I emphasised the principle of transparency in communication. Email can be useful, particularly for straightforward copyedits, but when working on developmental edits I often find that meeting clients or speaking to them on the phone or Skype at some point really helps us to clarify the intention and expectation of the writer (and/or publisher).
It’s possible for any editorial job to go on and on, of course – there is always room for improvement or experiment. We have to keep check on how we spend our time – and our clients’ money. So we often need to be clear about a budget too. Maybe the principle of transparency needs to be joined with the principle of sufficiency: what is enough to make the book work? (The idea of sufficiency is something I sometimes raise in another context, when working on a manuscript that can feel overwritten.)

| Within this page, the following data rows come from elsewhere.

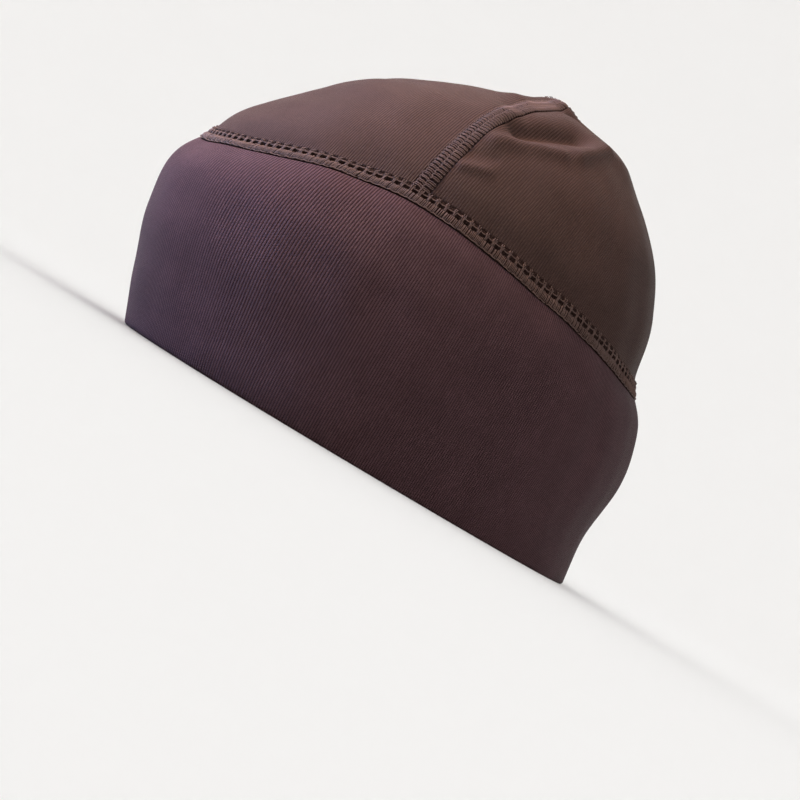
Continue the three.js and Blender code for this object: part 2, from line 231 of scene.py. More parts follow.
class Cloth:
    """The worn cloth as a function of azimuth, distance up from the rim and lift out of it."""

    def __init__(self, sizes):
        self.sizes = sizes
        self.columns = {
            "height": self.section_column("height", sizes.cap_height),
            "front": self.section_column("front", sizes.rim_length / 2),
            "back": self.section_column("back", sizes.rim_length / 2),
            "side": self.section_column("side", sizes.rim_width / 2),
        }
        self.strokes = [self.fold_stroke(fold) for fold in FOLDS + CREASES]
        rng = np.random.default_rng(WAVE_SEED)
        self.wave_directions = rng.normal(size=(WAVE_COUNT, 3))
        self.wave_directions /= np.linalg.norm(self.wave_directions, axis=1)[:, None]
        self.wave_lengths = rng.uniform(SHORTEST_WAVE, LONGEST_WAVE, WAVE_COUNT)
        self.wave_phases = rng.uniform(0, math.tau, WAVE_COUNT)
        self.measure_meridians()
        self.shift = 0.0
        self.shift = self.shift_onto_frame()

    @staticmethod
    def smooth_curve(values, position, before, after):
        """Smooth curve through evenly placed values, with one more value on either side."""
        padded = np.array([before, *values, after])
        i = np.clip(np.floor(position).astype(int), 0, len(values) - 2)
        t = position - i
        a, b, c, d = (padded[i + k] for k in range(4))
        cubic = (3 * (b - c) + d - a) * t**3
        square = (2 * a - 5 * b + 4 * c - d) * t**2
        return (2 * b + (c - a) * t + square + cubic) / 2

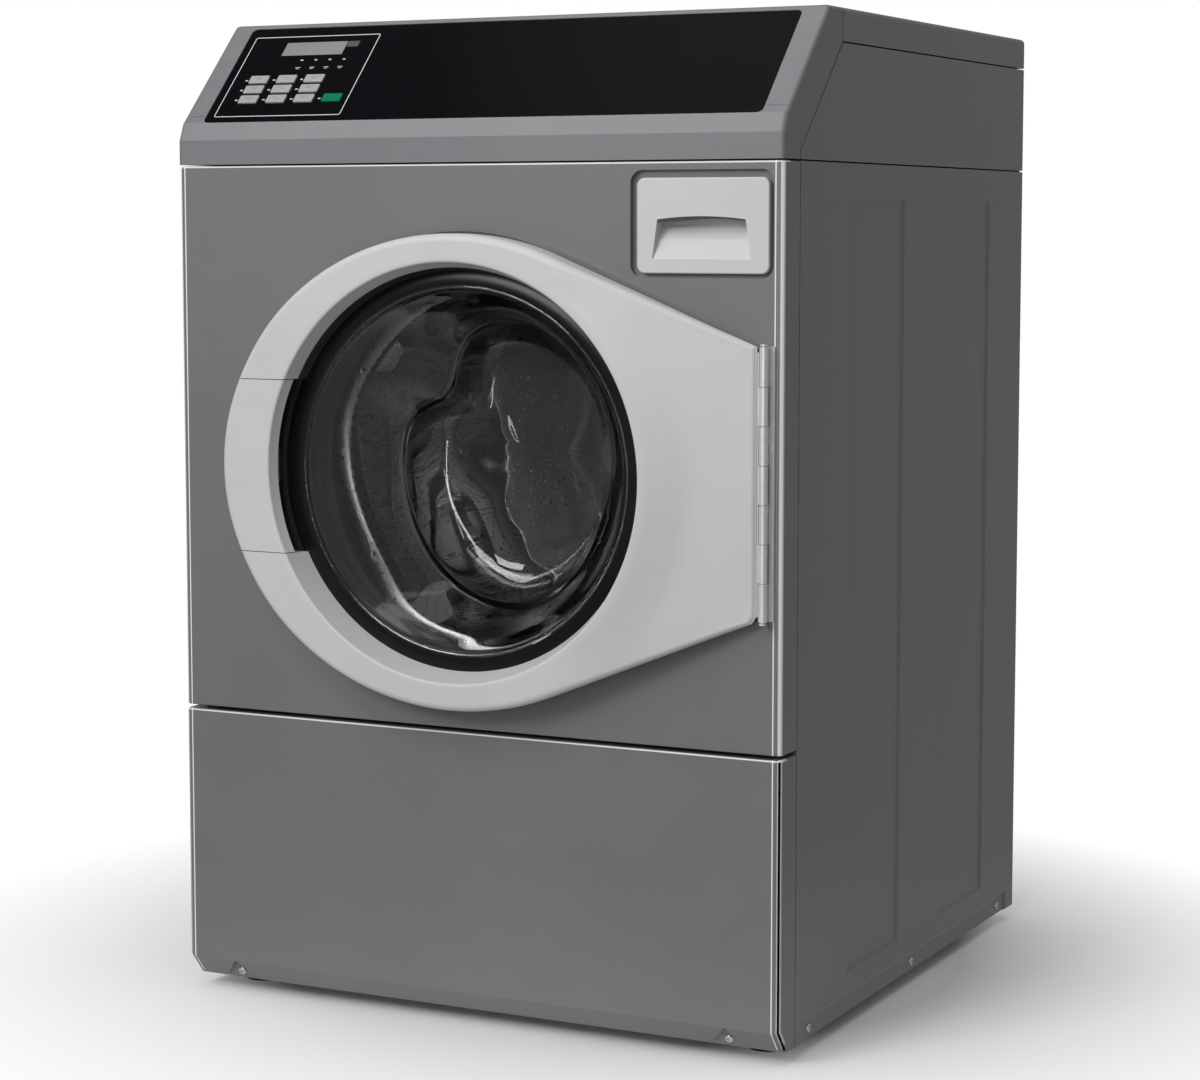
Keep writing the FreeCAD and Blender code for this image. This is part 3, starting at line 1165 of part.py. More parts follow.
def door_bellows():
    # folded rubber collar between the panel's opening and the tub's mouth
    t = 2.6
    r_panel = panel_hole_radius - 0.3
    r_tub = tub_mouth_radius - 0.4
    y0, y1 = front_y + 1.0, tub_front_y + tub_wall
    lip = glass_throat_radius + glass_thick + 1.4
    mid = (front_y + 26, front_y + 46)
    outer = [(r_panel, y0), (r_panel, front_y + 15), (r_panel + 2.4, mid[0]), (r_panel + 2.4, mid[1]),
             (r_tub, mid[1] + 9), (r_tub, y1)]
    inner = [(r - t, y) for r, y in reversed(outer)]
    inner[-3] = (inner[-3][0], inner[-3][1] + t)
    inner[-4] = (inner[-4][0], inner[-4][1] - t)
    points = outer + inner[:-1] + [(r_panel - t, front_y + 8), (lip + 2, front_y + 8), (lip, front_y + 3),
                                   (lip + 1.5, front_y + 1.5), (r_panel - t, y0)]
    return turned(points)


def suspension_springs():
    # close-wound pull springs with straight hook ends, hung between the rails and the tub lugs
    springs = []
    top = console_bottom - seam - 2.0
    low = spring_low()
    coil_low, coil_high = low + 34, top - 44
    turns = int((coil_high - coil_low) / spring_wire)
    pitch = (coil_high - coil_low) / turns
    r = spring_coil_radius
    for side in (1, -1):
        for y in spring_places():
            x = side * spring_x
            p = lambda rr, zz: Vector(x + rr, y, zz)
            edges = [Part.makeLine(p(r - 2.2, coil_low), p(r, coil_low))]
            for i in range(turns):
                z = coil_low + i * pitch
                edges.append(Part.Arc(p(r, z), p(r + pitch * 0.4, z + pitch / 2), p(r, z + pitch)).toShape())
            edges += [Part.makeLine(p(r, coil_high), p(r - 2.2, coil_high)),
                      Part.makeLine(p(r - 2.2, coil_high), p(r - 2.2, coil_low))]
            coil = Part.Face(Part.Wire(edges)).revolve(Vector(x, y, 0), Vector(0, 0, 1), 360)
            for z0, z1, disc in ((coil_high - 1, top + 6, coil_high - 1), (low - 14, coil_low + 1, coil_low - 1)):
                coil = coil.fuse(rod_z(spring_wire / 2, x, y, z0, z1)).fuse(rod_z(r, x, y, disc, disc + 2))
            coil = coil.fuse(rod_z(spring_wire + 2.4, x, y, top + 2.2, top + 6))
            coil = coil.fuse(rod_z(spring_wire + 2.4, x, y, low - 14, low - 8.3))
            springs += coil.Solids
    return Part.makeCompound(springs)


def damper_cylinders():
    solids = []
    z0 = skirt_z + 2.0 + 9.0
    for side in (1, -1):
        for y in (damper_front, damper_rear):
            x = side * damper_x
            tube = rod_z(damper_radius, x, front_y + y, z0, z0 + 165).cut(
                rod_z(damper_rod_radius + 3.0, x, front_y + y, z0 + 12, z0 + 160))
            tube = tube.cut(rod_z(damper_rod_radius + 0.1, x, front_y + y, z0 + 150, z0 + 170))
            solids += tube.Solids
    return Part.makeCompound(solids)


def damper_rods():
    solids = []
    z0 = skirt_z + 2.0 + 9.0
    for side in (1, -1):
        for y in (damper_front, damper_rear):
            x = side * damper_x
            stem = rod_z(damper_rod_radius, x, front_y + y, z0 + 90, damper_top())
            piston = rod_z(damper_rod_radius + 2.7, x, front_y + y, z0 + 90, z0 + 102)
            washer = rod_z(11, x, front_y + y, damper_top() - 5, damper_top())
            solids += stem.fuse(piston).fuse(washer).Solids
    return Part.makeCompound(solids)


# ---------------------------------------------------------------- water and power
def pump_place():
    return pump_x, front_y + pump_front, skirt_z + pump_height


def drain_pump():
    x, y, z = pump_place()
    body = rod_y(38, y, y + 46, x, z).fuse(rod_y(30, y + 46, y + 118, x, z))
    body = body.fuse(rod_y(26, y - 12, y, x, z))
    inlet = rod_z(17, x, y + 20, z + 30, z + 56)
    outlet = rod_y(12, y + 6, y + 60, x - 46, z - 14).fuse(block(x - 46, x - 20, y + 6, y + 30, z - 24, z - 4))
    body = body.fuse(inlet).fuse(outlet)
    body = body.cut(rod_y(31, y + 6, y + 40, x, z)).cut(rod_z(13, x, y + 20, z, z + 60))
    body = body.cut(rod_y(8.5, y + 20, y + 61, x - 46, z - 14))
    foot_block = block(x - 30, x + 11, y + 60, y + 100, skirt_z + 2 + base_sheet, z - 20)
    body = body.fuse(foot_block)
    return body.cut(rod_y(5 + running_clear, y + 38, y + 100, x, z)).removeSplitter()


def pump_impeller():
    x, y, z = pump_place()
    hub = rod_y(9, y + 10, y + 36, x, z).fuse(rod_y(5, y + 30, y + 99, x, z))
    for i in range(6):
        blade = block(x - 1.2, x + 1.2, y + 12, y + 32, z + 6, z + 28)
        blade.rotate(Vector(x, 0, z), Vector(0, 1, 0), 60.0 * i)
        hub = hub.fuse(blade)
    return hub


def hose(points, radius, wall):
    # tube along straight runs joined by tangent arcs as large as the runs allow
    pts = [Vector(*p) for p in points]
    edges, last = [], pts[0]
    for i in range(1, len(pts) - 1):
        a, b = pts[i - 1] - pts[i], pts[i + 1] - pts[i]
        run = min(a.Length, b.Length)
        turn = math.pi - a.getAngle(b)
        r = 0.45 * run / math.tan(turn / 2)
        back = r * math.tan(turn / 2)
        a.normalize()
        b.normalize()
        p0, p2 = pts[i] + a * back, pts[i] + b * back
        bis = a + b
        bis.normalize()
        centre = pts[i] + bis * (r / math.cos(turn / 2))
        p1 = centre - bis * r
        edges.append(Part.makeLine(last, p0))
        edges.append(Part.Arc(p0, p1, p2).toShape())
        last = p2
    edges.append(Part.makeLine(last, pts[-1]))
    path = Part.Wire(edges)
    direction = pts[1] - pts[0]
    rings = []
    for r in (radius, radius - wall):
        ring = Part.Wire(Part.makeCircle(r, pts[0], direction))
        rings.append(path.makePipeShell([ring], True, False))
    return rings[0].cut(rings[1])


def water_hoses():
    px, py, pz = pump_place()
    sump_top = axis_z - tub_radius - 12.0
    sump = hose([(sump_x(), sump_y(), sump_top - 0.5), (sump_x(), sump_y(), sump_top - 42),
                 (px, py + 20, pz + 105), (px, py + 20, pz + 57)], 19, 3)
    out_y, out_z = py + 60.6, pz - 14
    drain = hose([(px - 46, out_y, out_z), (px - 46, out_y + 70, out_z), (drain_x - 22, out_y + 150, out_z + 10),
                  (drain_x - 22, rear_y - 160, drain_z), (drain_x, rear_y - 90, drain_z),
                  (drain_x, rear_y - 24.5, drain_z)], 12, 2.5)
    x0, x1, y0, y1, z0, z1 = tray_box()
    xa, yb, zb = x0 - 1.2, y1 + 6.0, z1 + 6.2
    fill = hose([(xa + 30, yb + 19.0, zb - 14), (xa + 30, yb + 90, zb - 14), (inlet_x - 20, rear_y - 165, inlet_z),
                 (inlet_x, rear_y - 120, inlet_z), (inlet_x, rear_y - 73.0, inlet_z)], 9, 2)
    return Part.makeCompound(sump.Solids + drain.Solids + fill.Solids)


def inlet_valve():
    y0 = rear_y - 3 * sheet
    body = block(inlet_x - 44, inlet_x + 44, y0 - 30, y0 - 8, inlet_z - 20, inlet_z + 20)
    tail = rod_y(8.5, y0 - 68, y0 - 29, inlet_x, inlet_z)
    flange = block(inlet_x - 52, inlet_x + 52, y0 - 9, y0 - 6.2, inlet_z - 26, inlet_z + 26)
    body = body.fuse(tail).fuse(flange).cut(rod_y(5, y0 - 70, y0 - 30, inlet_x, inlet_z))
    for k in (-1, 1):
        x = inlet_x + k * inlet_pitch / 2
        body = body.fuse(rod_y(inlet_radius + boss_step, y0 - 9, rear_y, x, inlet_z))
        body = body.fuse(rod_y(inlet_radius, rear_y - 1, rear_y + inlet_length, x, inlet_z))
        body = body.fuse(rod_z(13, x, y0 - 19, inlet_z + 19, inlet_z + 52))
    for k in (-1, 1):
        x = inlet_x + k * inlet_pitch / 2
        body = body.cut(rod_y(9, y0 - 4, rear_y + inlet_length + 1, x, inlet_z))
    return body.removeSplitter()


def drain_outlet():
    y0 = rear_y - 24.0
    tube = rod_y(drain_radius, y0, rear_y + rear_reach, drain_x, drain_z)
    boss = rod_y(drain_radius + 2 * boss_step, rear_y - 9, rear_y, drain_x, drain_z)
    collar = rod_y(drain_radius + 8, rear_y - 8.5, rear_y - 3.4, drain_x, drain_z)
    return tube.fuse(boss).fuse(collar).cut(
        rod_y(drain_radius - 2.5, y0 - 1, rear_y + rear_reach + 1, drain_x, drain_z))


def power_gland():
    y0, y1 = rear_y - 12.0, rear_y + 16.0
    body = rod_y(gland_bore + 3.0, y0, y1, gland_x, gland_z)
    hexagon = [(gland_x + 14 * math.cos(math.radians(60 * i)), rear_y - sheet - 0.2,
                gland_z + 14 * math.sin(math.radians(60 * i))) for i in range(6)]
    nut = Part.Face(polygon(hexagon)).extrude(Vector(0, 6, 0))
    lock = rod_y(gland_bore + 7, y0 + 3.5, rear_y - 2 * sheet - 0.3, gland_x, gland_z)
    return body.fuse(nut).fuse(lock).cut(rod_y(gland_bore, y0 - 1, y1 + 1, gland_x, gland_z))


# ---------------------------------------------------------------- fasteners
def screw(centre, out, length):
    out = Vector(out)
    out.normalize()
    head = Part.makeCylinder(screw_head_radius, screw_head_height, centre, out)
    rim = [e for e in head.Edges if abs((e.CenterOfMass - centre).dot(out) - screw_head_height) < 1e-3
           and len(e.Vertexes) == 1]
    head = head.makeFillet(screw_head_height * 0.7, rim)
    shank = Part.makeCylinder(screw_shank_radius, length, centre - out * length, out)
    side = out.cross(Vector(0, 0, 1)) if abs(out.z) < 0.9 else Vector(1, 0, 0)
    side.normalize()
    up = out.cross(side)
    body = head.fuse(shank)
    for a, b in ((side, up), (up, side)):
        corner = centre + out * (screw_head_height - 1.1) - a * 3.0 - b * 0.55
        points = [corner, corner + a * 6.0, corner + a * 6.0 + b * 1.1, corner + b * 1.1, corner]
        body = body.cut(Part.Face(Part.makePolygon(points)).extrude(out * 3))
    return body


def panel_screws():
    screws = []
    for side in (1, -1):
        for y in side_screw_y:
            seat = half_width - rib_depth
            screws.append(screw(Vector(side * seat, front_y + y, skirt_z + 9.5), Vector(side, 0, 0), 7.0))
        centre, out = dimple_screw(side * dimple_x)
        screws.append(screw(centre, out, 7.0))
    for x, z in rear_screw_places():
        screws.append(screw(Vector(x, rear_y, z), Vector(0, 1, 0), 7.0))
    return Part.makeCompound(screws)


# ---------------------------------------------------------------- all nodes
def nodes():
    made = {
        "cabinet_wrap": cabinet_wrap(),
        "front_panel": front_panel(),
        "lower_panel": lower_panel(),
        "rear_panel": rear_panel().fuse(service_cover()),
        "base_pan": base_pan(),
        "top_panel": top_panel(),
        "console_sides": console_sides(),
        "console_bezel": console_bezel(),
        "control_overlay": control_overlay(),
        "display_window": display_window(),
        "indicator_lamps": indicator_lamps(),
        "control_board": control_board(),
        "door_outer_ring": door_outer_ring(),
        "door_grip": door_grip(),
        "door_inner_ring": door_inner_ring(),
        "door_glass": door_glass(),
        "door_hinge_leaf": door_hinge_leaf(),
        "door_catch": door_catch(),
        "cabinet_hinge_leaf": cabinet_hinge_leaf(),
        "door_lock": door_lock(),
        "door_bellows": door_bellows(),
        "drawer_front": drawer_front(),
        "drawer_tray": drawer_tray(),
        "dispenser_housing": dispenser_housing(),
        "drum_shell": drum_shell(),
        "drum_lifters": drum_lifters(),
        "drum_spider": drum_spider(),
        "drive_pulley": drive_pulley(),
        "tub_front": tub_front(),
        "tub_rear": tub_rear(),
        "bearing_housing": bearing_housing(),
        "shaft_bearings": shaft_bearings(),
        "drive_belt": drive_belt(),
        "motor_housing": motor_housing(),
        "motor_pulley": motor_pulley(),
        "counterweights": counterweights(),
        "suspension_springs": suspension_springs(),
        "damper_cylinders": damper_cylinders(),
        "damper_rods": damper_rods(),
        "drain_pump": drain_pump(),
        "pump_impeller": pump_impeller(),
        "water_hoses": water_hoses(),
        "inlet_valve": inlet_valve(),
        "drain_outlet": drain_outlet(),
        "power_gland": power_gland(),
        "panel_screws": panel_screws(),
    }
    foot_names = ("foot_front_left", "foot_front_right", "foot_rear_left", "foot_rear_right")
    for name, (x, y) in zip(foot_names, foot_places()):
        made[name] = foot(x, y)
    for name, (x, s) in key_places().items():
        made[name] = key_cap(x, s)
    return made


if __name__ == "__main__":
    os.makedirs("parts", exist_ok=True)
    for name, shape in nodes().items():
        solids = shape.Solids
        kept = solids[0] if len(solids) == 1 else Part.makeCompound(solids)
        print("%-20s solids %2d  valid %s  volume %.1f cm3" % (name, len(solids), kept.isValid(), kept.Volume / 1000))
        kept.exportStep("parts/%s.step" % name)
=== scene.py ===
import bpy
import bmesh
import json
import math
from mathutils import Matrix, Vector


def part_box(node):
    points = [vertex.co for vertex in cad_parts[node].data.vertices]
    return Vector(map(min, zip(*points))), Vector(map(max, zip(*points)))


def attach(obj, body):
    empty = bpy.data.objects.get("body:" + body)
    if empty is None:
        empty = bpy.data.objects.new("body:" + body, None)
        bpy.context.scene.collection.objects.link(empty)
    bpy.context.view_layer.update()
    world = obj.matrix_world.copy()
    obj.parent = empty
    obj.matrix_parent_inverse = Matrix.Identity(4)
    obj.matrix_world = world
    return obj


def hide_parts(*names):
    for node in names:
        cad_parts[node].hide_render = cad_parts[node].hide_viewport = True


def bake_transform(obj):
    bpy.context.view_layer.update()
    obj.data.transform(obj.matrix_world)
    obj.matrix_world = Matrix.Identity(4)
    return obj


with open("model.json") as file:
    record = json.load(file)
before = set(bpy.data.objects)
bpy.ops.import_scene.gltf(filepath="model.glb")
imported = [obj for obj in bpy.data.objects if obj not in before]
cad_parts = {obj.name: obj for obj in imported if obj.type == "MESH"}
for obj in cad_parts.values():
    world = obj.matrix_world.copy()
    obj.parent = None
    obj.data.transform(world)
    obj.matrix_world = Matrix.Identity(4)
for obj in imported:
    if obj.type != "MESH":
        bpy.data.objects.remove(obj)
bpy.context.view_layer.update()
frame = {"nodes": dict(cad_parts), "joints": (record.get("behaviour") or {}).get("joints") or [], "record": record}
cadNodes = frame["nodes"]
slotOf = {s["node"]: s["material_slot"] for s in frame["record"]["subparts"]}


# ---- places that the frame gives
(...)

Someone asked a good question about working with self-publishing clients who have a limited budget: thinking realistically, should they (we) focus on structural editing, or copyediting? On reflection, it occurs to me now that the above list of editorial functions moves from the idea of improving the writing (let’s say: making it more interesting) through to the idea of correcting the writing (making sure it abides by conventions of practice and usage). And though we all probably like the idea of making a book more interesting, I’m inclined to think an editor’s first duty is to make sure there are no howlers of spelling and grammar and punctuation. Deciding upon the merits of a book can be subjective; some books that I feel are overwritten are certainly enjoyed by other readers. But typos are typos, and are often read as the sign of a sloppy mind: they should be fixed. So perhaps this too is something to ask the author (tactfully!) – are you more interested in being improved, or in being corrected? (A good question, perhaps, to ask of the many imitators of Fifty Shades of Grey, hahaha.)
I do think it’s more important to prioritise structural editing on other occasions, e.g., when unpublished writers ask to get their manuscripts copyedited to increase their chances of getting taken on by an agent or publisher. Any book that is acquired should be copyedited by its publisher, so I often stress to such writers that copyediting might seem premature, and that an editorial report might be more valuable. This might cover matters of developmental or structural editing, and perhaps use a few examples of edits on the text to model ways to strengthen the voice in writing too, assuming that style as well as structure can be improved through future drafts (and that the writer is actually interested in doing future drafts). The occasional slip of the keyboard can be easily fixed, after all, and will surely not discourage a good agent or editor as much as a manuscript that lacks suspense or engaging characters or lively prose.
I discuss some of this in more detail here: When Does A Writer Need An Editor?
I also suggested that editors might gain from studying creative writing, either taking a course, or simply reading useful books in the field. Many of us became editors instinctively, learning from collating proofs and proofreading before diving into manuscripts ourselves, fixing clunky sentences or awkward transitions simply because they, um, sound clunky or awkward. But sometimes we need ways to describe matters more coherently, and we can also gain from a little guidance in what to look for. I don’t think I used the word ‘transition’ about writing until I was myself later studying for my MFA, for example, and it’s such an efficient way to describe features in writing that commonly present editorial flaws.
I have a post on creating your own programme of studies in creative writing here: Learning And Studying And Writing: A DIY MA In Creative Writing, and I am also teaching an afternoon-long workshop on this topic at this year’s Festival of Writing in York. I recommend various resources on this site, and particularly recommend the following books on creative writing for editors:
- Alice LaPlante, The Making Of A Story
- Stephen King, On Writing
- Francine Prose, Reading Like A Writer
- Constance Hale, Sin And Syntax (fantastic for grammar and usage)
- Ronald Tobias, 20 Master Plots
- Sandra Newman and Howard Mittelmark, How Not To Write A Novel
- Susan Bell, The Artful Edit
- Ursula Le Guin, Steering The Craft
- Harry Bingham, How To Write
- Steven Pinker, The Sense Of Style
- and good books on genre can be invaluable (and not just for specific genres, but for their practical grounding in craft as well as commerce), e.g., Emma Darwin’s Get Started In Writing Historical Fiction
And though I am sure all editors will have a copy of Judith Butcher’s Copy-editing on the bookshelves beside their desks, I also recommend the following American works on editing for their practical advice and detailed examples:
- Carol Fisher Saller, The Subversive Copy Editor
- Scott Norton, Developmental Editing (mostly nonfiction, but super insights on working with writers)
- Amy Einsohn, The Copyeditor’s Handbook
- Mary Norris, Between You And Me: Confessions Of A Comma Queen
Copy-editing, copy editor, copyeditor: we can’t even agree among ourselves, can we?!
Thank you to Jane Moody and the Society for Editors and Proofreaders for asking me along.